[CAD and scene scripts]
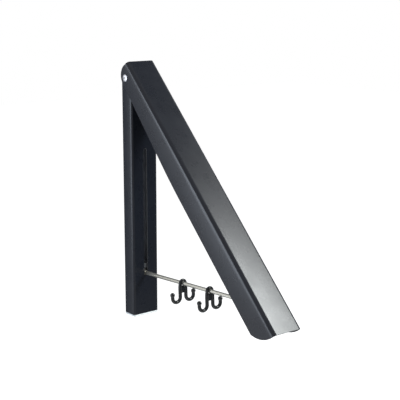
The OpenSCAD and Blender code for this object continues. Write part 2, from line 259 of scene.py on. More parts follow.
def dress(piece, body, material, nodes):
    """Gives a piece its material and its body, and hides the CAD nodes that it stands for."""
    piece.data.materials.clear()
    piece.data.materials.append(material)
    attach(piece, body)
    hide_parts(*nodes)


# Materials

def maths(tree, operation, *values):
    """Result of a sum whose terms are links or numbers."""
    node = tree.nodes.new("ShaderNodeMath")
    node.operation = operation
    for socket, value in zip(node.inputs, values):
        if isinstance(value, float):
            socket.default_value = value
        else:
            tree.links.new(value, socket)
    return node.outputs[0]


def seen(tree):
    """1 for rays of the camera, of reflections and through clear things, 0 for those that only bring light."""
    path = tree.nodes.new("ShaderNodeLightPath")
    total = path.outputs["Is Camera Ray"]
    for kind in ("Is Glossy Ray", "Is Transmission Ray"):
        total = maths(tree, "MAXIMUM", total, path.outputs[kind])
    return total


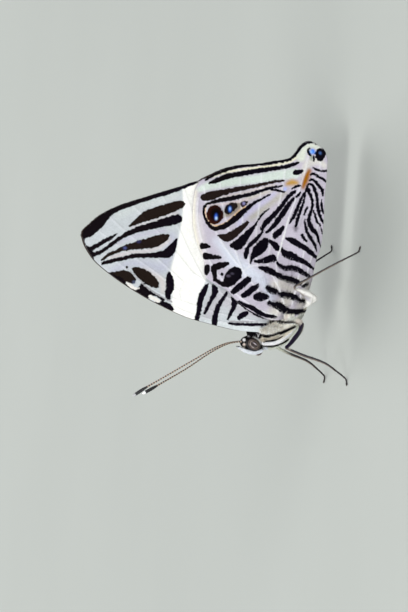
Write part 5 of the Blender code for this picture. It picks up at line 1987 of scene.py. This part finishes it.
@dataclass
class Antenna:
    """A slender ringed antenna with a flattened club."""

    side: Side
    rows: Rows
    tip_white: float
    finish: Material
    sides: int = 14
    step: float = 0.07
    notch: float = 0.16
    club: float = 2.5
    tip: float = 0.5

    def build(self) -> None:
        """Models the antenna and marks its shaft, club and tip."""
        line = smooth_rows(self.rows, self.step, 3)
        line[:, 1] *= self.side.value
        travelled = travel(line[:, :3])
        line[:, 3] *= 1 - self.notch * np.abs(np.sin(math.pi * travelled / RING_LENGTH)) ** 8
        total = travelled[-1]
        bm = bmesh.new()
        draw_tube(bm, line, self.sides)
        bmesh.ops.recalc_face_normals(bm, faces=bm.faces[:])
        mesh = meshed(bm, "antenna")
        along = np.zeros(len(mesh.vertices), np.float32)
        mesh.attributes["along"].data.foreach_get("value", along)
        write_data(mesh, "shaft", ease(along, total - self.club, total - self.club - 0.4))
        write_data(mesh, "club", ease(along, total - self.club - 0.1, total - self.club + 0.2))
        write_data(mesh, "tip", self.tip_white * ease(along, total - self.tip - 0.05, total - self.tip + 0.1))
        node = f"antenna_{self.side.label}"
        publish(mesh, f"{node}_ringed", self.finish, (node,))


@dataclass
class Proboscis:
    """The coiled tongue between the palps."""

    finish: Material
    middle: Row = (-9.00, 12.80)
    turns: float = 2.1
    outer: float = 0.62
    inner: float = 0.17
    radius: float = 0.12
    taper: float = 0.45
    rib: float = 0.08
    steps: int = 110
    sides: int = 12

    def build(self) -> None:
        """Models the ribbed coil."""
        share = np.linspace(0.0, 1.0, self.steps)
        angle = share * self.turns * 2 * math.pi
        reach = self.outer + (self.inner - self.outer) * share
        ribbed = self.radius * (1 - self.taper * share) * (1 - self.rib * np.cos(share * self.steps * 1.6))
        x = self.middle[0] + reach * np.cos(angle)
        z = self.middle[1] - reach * np.sin(angle)
        bm = bmesh.new()
        draw_tube(bm, np.stack([x, 0 * x, z, ribbed], 1), self.sides)
        bmesh.ops.recalc_face_normals(bm, faces=bm.faces[:])
        publish(meshed(bm, "tongue"), "proboscis_coil", self.finish, ("proboscis",))


@dataclass
class Studio:
    """A plain pale floor, soft lights and the camera at the photograph's angle."""

    floor_size: float = 6.0
    floor_colour: Row = (160, 164, 158)
    floor_cloud: float = 8.0
    air_colour: Row = (0.93, 0.96, 1.0, 1.0)
    air_strength: float = 0.52
    lamps: tuple[tuple[str, Row, float, float], ...] = (
        ("key_light", (-0.35, -0.75, 0.75), 0.45, 7.2),
        ("head_light", (-0.6, -0.5, 0.1), 0.4, 4.2),
        ("fill_light", (0.5, -0.6, 0.35), 0.5, 2.0),
        ("far_light", (-0.1, 0.8, 0.6), 0.6, 5.5),
    )
    lamp_aim: Row = (0.0, 0.0, 0.02)
    centre: Row = (-2.585, 0.0, 21.9)
    reach: float = 1.2
    wide: float = 0.09486
    elevation: float = 12.0
    roll: float = 4.41
    sensor: float = 36.0

    def floor(self) -> None:
        """Lays the floor under the feet."""
        recipe = Recipe("pale_floor")
        high = tuple(value + self.floor_cloud for value in self.floor_colour)
        recipe.dress(recipe.mix(recipe.noise(14.0, 3.0), linear(self.floor_colour), linear(high)), 0.8)
        bm = bmesh.new()
        bmesh.ops.create_grid(bm, x_segments=4, y_segments=4, size=self.floor_size)
        mesh = meshed(bm, "studio_floor")
        mesh.materials.append(recipe.material)
        floor = bpy.data.objects.new("studio_floor", mesh)
        bpy.context.collection.objects.link(floor)

    def lamp(self, name: str, place: Row, size: float, power: float) -> None:
        """Hangs a soft square light that looks at the model's middle.

        Args:
            name: The light's name.
            place: Where it hangs, in metres.
            size: How wide it is.
            power: How bright it is, in watts.
        """
        light = bpy.data.lights.new(name, "AREA")
        light.shape = "SQUARE"
        light.size = size
        light.energy = power
        lamp = bpy.data.objects.new(name, light)
        bpy.context.collection.objects.link(lamp)
        lamp.location = place
        lamp.rotation_euler = (Vector(self.lamp_aim) - Vector(place)).to_track_quat("-Z", "Y").to_euler()

    def lights(self) -> None:
        """Lights the model softly from all round, most from the photographed side."""
        world = bpy.data.worlds.new("studio_air")
        bpy.context.scene.world = world
        world.use_nodes = True
        air = world.node_tree.nodes["Background"]
        air.inputs["Color"].default_value = self.air_colour
        air.inputs["Strength"].default_value = self.air_strength
        for name, place, size, power in self.lamps:
            self.lamp(name, place, size, power)

    def camera(self) -> None:
        """Sets the camera at the photograph's angle, turned with the animal."""
        up_share = math.sin(math.radians(self.elevation))
        level = math.cos(math.radians(self.elevation))
        turn = math.radians(self.roll)
        across = Vector((0.0, up_share, level))
        along = Vector((1.0, 0.0, 0.0))
        right = along * math.sin(turn) - across * math.cos(turn)
        up = along * math.cos(turn) + across * math.sin(turn)
        back = Vector((0.0, -level, up_share))
        x, y, z = self.centre
        place = Vector(((x - MIDDLE_X) * MM, y * MM, z * MM)) + back * self.reach
        data = bpy.data.cameras.new("photo_camera")
        data.sensor_width = self.sensor
        data.lens = self.sensor * self.reach / self.wide
        data.clip_start = 0.01
        data.clip_end = 100.0
        camera = bpy.data.objects.new("photo_camera", data)
        bpy.context.collection.objects.link(camera)
        camera.matrix_world = Matrix.Translation(place) @ Matrix((right, up, back)).transposed().to_4x4()
        bpy.context.scene.camera = camera

    def build(self) -> None:
        """Sets up the whole studio."""
        bpy.context.scene.view_settings.view_transform = "Standard"
        self.floor()
        self.lights()
        self.camera()


def main() -> None:
    logging.basicConfig(level=logging.INFO, format="%(message)s")
    Studio().build()
    wing_finish = WingFinish().make()
    skin = SkinFinish("body_skin").make()
    coat = CoatFinish("body_coat").make()
    wing_coat = CoatFinish("wing_coat").make()
    leg_skin = SkinFinish("leg_skin").make()
    leg_coat = CoatFinish("leg_coat").make()
    eye = EyeFinish().make()
    antenna = AntennaFinish().make()
    cuticle = CuticleFinish().make()
    Body(skin, coat).build()
    Proboscis(cuticle).build()
    for side in Side:
        fore = Wing(WingKind.FORE, side, wing_finish, FORE_OUTLINE, FORE_ART, shift=0.19)
        hind = Wing(WingKind.HIND, side, wing_finish, HIND_OUTLINE, HIND_ART, shift=-0.19)
        for wing in (fore, hind):
            wing.build()
            wing.build_fringe(wing_coat)
        hind.build_hair(wing_coat)
        Eye(side, eye).build()
        Shoulder(side, skin, coat).build()
        Limb("palp", side, PALP_ROWS, BODY_ART, skin, coat, cuticle, coat_count=1900, coat_length=0.22,
             coat_width=0.07, slot="body_scales").build()
        Limb("foreleg", side, FORELEG_ROWS, BODY_ART, leg_skin, leg_coat, cuticle, joints=(1,),
             coat_count=3200, coat_length=0.28, fold=FORELEG_FOLD).build()
        Limb("midleg", side, MIDLEG_ROWS, LEG_ART, leg_skin, leg_coat, cuticle, joints=(1, 5), ankle=9,
             coat_count=3200, spines=9).build()
        Limb("hindleg", side, HINDLEG_ROWS, LEG_ART, leg_skin, leg_coat, cuticle, joints=(1, 5), ankle=9,
             coat_count=4200, spines=9, fold=HINDLEG_PAD).build()
    Antenna(Side.LEFT, LEFT_ANTENNA, 1.0, antenna).build()
    Antenna(Side.RIGHT, RIGHT_ANTENNA, 0.4, antenna).build()


if __name__ == "__main__":
    main()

#### Required work:
Set down the lines above as they stand, starting with the first line and ending with the line that contains "tip: float = 0.5".

#### Exercise output:
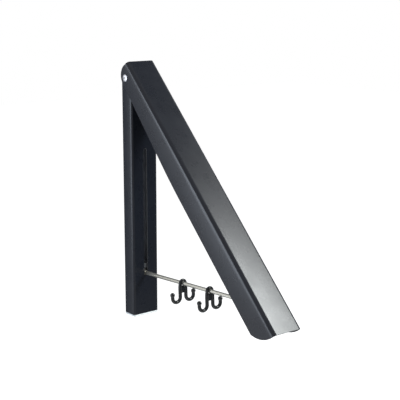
The OpenSCAD and Blender code for this object continues. Write part 2, from line 259 of scene.py on. More parts follow.
def dress(piece, body, material, nodes):
    """Gives a piece its material and its body, and hides the CAD nodes that it stands for."""
    piece.data.materials.clear()
    piece.data.materials.append(material)
    attach(piece, body)
    hide_parts(*nodes)


# Materials

def maths(tree, operation, *values):
    """Result of a sum whose terms are links or numbers."""
    node = tree.nodes.new("ShaderNodeMath")
    node.operation = operation
    for socket, value in zip(node.inputs, values):
        if isinstance(value, float):
            socket.default_value = value
        else:
            tree.links.new(value, socket)
    return node.outputs[0]


def seen(tree):
    """1 for rays of the camera, of reflections and through clear things, 0 for those that only bring light."""
    path = tree.nodes.new("ShaderNodeLightPath")
    total = path.outputs["Is Camera Ray"]
    for kind in ("Is Glossy Ray", "Is Transmission Ray"):
        total = maths(tree, "MAXIMUM", total, path.outputs[kind])
    return total


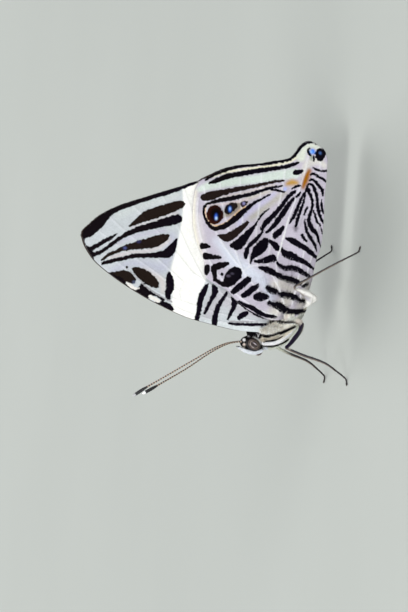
Write part 5 of the Blender code for this picture. It picks up at line 1987 of scene.py. This part finishes it.
@dataclass
class Antenna:
    """A slender ringed antenna with a flattened club."""

    side: Side
    rows: Rows
    tip_white: float
    finish: Material
    sides: int = 14
    step: float = 0.07
    notch: float = 0.16
    club: float = 2.5
    tip: float = 0.5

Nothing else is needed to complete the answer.